SET EXERCISE:
Quote exactly the lines between the line containing "main_tube();" and the line containing "for member in", counting those two lines as part of the range. Leave the rest out.
--- Start DATASET EXCERPT ---
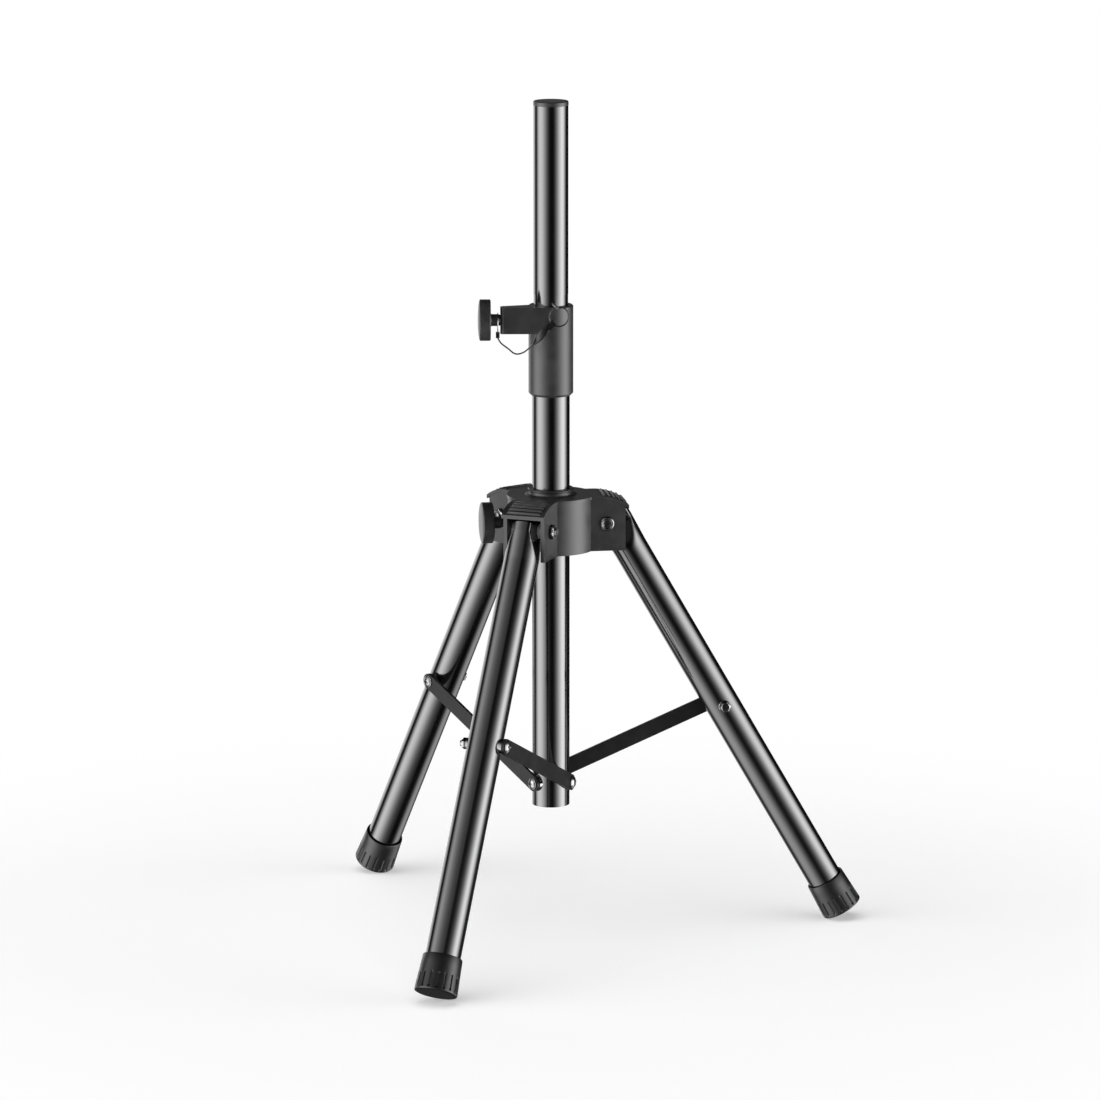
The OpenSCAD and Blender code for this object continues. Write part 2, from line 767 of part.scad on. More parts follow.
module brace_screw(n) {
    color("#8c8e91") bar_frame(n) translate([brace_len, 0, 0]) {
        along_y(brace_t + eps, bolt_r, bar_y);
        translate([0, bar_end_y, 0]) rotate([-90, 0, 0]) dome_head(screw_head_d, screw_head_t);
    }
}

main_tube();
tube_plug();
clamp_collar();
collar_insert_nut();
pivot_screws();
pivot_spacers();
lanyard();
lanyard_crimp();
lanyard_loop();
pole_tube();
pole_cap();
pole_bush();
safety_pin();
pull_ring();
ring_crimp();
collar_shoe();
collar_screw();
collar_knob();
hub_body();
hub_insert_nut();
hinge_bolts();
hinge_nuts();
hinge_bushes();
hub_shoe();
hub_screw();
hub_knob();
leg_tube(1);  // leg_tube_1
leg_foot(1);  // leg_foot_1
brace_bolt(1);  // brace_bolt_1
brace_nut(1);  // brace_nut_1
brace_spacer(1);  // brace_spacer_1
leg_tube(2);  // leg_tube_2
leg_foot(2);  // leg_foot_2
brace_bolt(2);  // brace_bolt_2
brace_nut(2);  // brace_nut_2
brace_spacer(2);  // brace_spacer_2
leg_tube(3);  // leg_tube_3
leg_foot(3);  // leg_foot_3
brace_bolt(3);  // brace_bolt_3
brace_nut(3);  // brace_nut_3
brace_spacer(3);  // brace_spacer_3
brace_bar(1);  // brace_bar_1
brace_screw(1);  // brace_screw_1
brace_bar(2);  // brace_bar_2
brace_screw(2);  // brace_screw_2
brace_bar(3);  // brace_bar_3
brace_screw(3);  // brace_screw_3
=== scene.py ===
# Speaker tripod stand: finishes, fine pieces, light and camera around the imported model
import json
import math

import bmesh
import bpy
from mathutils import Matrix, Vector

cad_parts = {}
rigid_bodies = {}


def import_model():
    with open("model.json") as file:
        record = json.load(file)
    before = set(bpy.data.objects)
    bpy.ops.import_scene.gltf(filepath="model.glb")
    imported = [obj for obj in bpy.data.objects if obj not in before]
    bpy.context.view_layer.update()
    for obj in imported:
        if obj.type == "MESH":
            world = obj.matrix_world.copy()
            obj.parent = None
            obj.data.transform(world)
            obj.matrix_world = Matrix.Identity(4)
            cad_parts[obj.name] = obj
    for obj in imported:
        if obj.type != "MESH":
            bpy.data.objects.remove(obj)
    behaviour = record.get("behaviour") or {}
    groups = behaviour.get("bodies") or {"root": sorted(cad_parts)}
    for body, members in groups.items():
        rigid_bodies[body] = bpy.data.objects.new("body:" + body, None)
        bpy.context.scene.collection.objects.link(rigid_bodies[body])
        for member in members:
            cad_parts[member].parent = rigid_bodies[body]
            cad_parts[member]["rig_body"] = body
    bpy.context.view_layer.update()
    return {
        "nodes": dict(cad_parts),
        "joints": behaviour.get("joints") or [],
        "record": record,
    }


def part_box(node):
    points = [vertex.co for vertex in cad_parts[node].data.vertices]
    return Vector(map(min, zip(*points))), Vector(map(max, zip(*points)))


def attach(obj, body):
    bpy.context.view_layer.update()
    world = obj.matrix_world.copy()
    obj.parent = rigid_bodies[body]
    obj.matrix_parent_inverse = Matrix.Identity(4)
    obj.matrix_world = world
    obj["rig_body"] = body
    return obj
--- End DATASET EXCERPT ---
FULL ANSWER:
main_tube();
tube_plug();
clamp_collar();
collar_insert_nut();
pivot_screws();
pivot_spacers();
lanyard();
lanyard_crimp();
lanyard_loop();
pole_tube();
pole_cap();
pole_bush();
safety_pin();
pull_ring();
ring_crimp();
collar_shoe();
collar_screw();
collar_knob();
hub_body();
hub_insert_nut();
hinge_bolts();
hinge_nuts();
hinge_bushes();
hub_shoe();
hub_screw();
hub_knob();
leg_tube(1);  // leg_tube_1
leg_foot(1);  // leg_foot_1
brace_bolt(1);  // brace_bolt_1
brace_nut(1);  // brace_nut_1
brace_spacer(1);  // brace_spacer_1
leg_tube(2);  // leg_tube_2
leg_foot(2);  // leg_foot_2
brace_bolt(2);  // brace_bolt_2
brace_nut(2);  // brace_nut_2
brace_spacer(2);  // brace_spacer_2
leg_tube(3);  // leg_tube_3
leg_foot(3);  // leg_foot_3
brace_bolt(3);  // brace_bolt_3
brace_nut(3);  // brace_nut_3
brace_spacer(3);  // brace_spacer_3
brace_bar(1);  // brace_bar_1
brace_screw(1);  // brace_screw_1
brace_bar(2);  // brace_bar_2
brace_screw(2);  // brace_screw_2
brace_bar(3);  // brace_bar_3
brace_screw(3);  // brace_screw_3
=== scene.py ===
# Speaker tripod stand: finishes, fine pieces, light and camera around the imported model
import json
import math

import bmesh
import bpy
from mathutils import Matrix, Vector

cad_parts = {}
rigid_bodies = {}


def import_model():
    with open("model.json") as file:
        record = json.load(file)
    before = set(bpy.data.objects)
    bpy.ops.import_scene.gltf(filepath="model.glb")
    imported = [obj for obj in bpy.data.objects if obj not in before]
    bpy.context.view_layer.update()
    for obj in imported:
        if obj.type == "MESH":
            world = obj.matrix_world.copy()
            obj.parent = None
            obj.data.transform(world)
            obj.matrix_world = Matrix.Identity(4)
            cad_parts[obj.name] = obj
    for obj in imported:
        if obj.type != "MESH":
            bpy.data.objects.remove(obj)
    behaviour = record.get("behaviour") or {}
    groups = behaviour.get("bodies") or {"root": sorted(cad_parts)}
    for body, members in groups.items():
        rigid_bodies[body] = bpy.data.objects.new("body:" + body, None)
        bpy.context.scene.collection.objects.link(rigid_bodies[body])
        for member in members:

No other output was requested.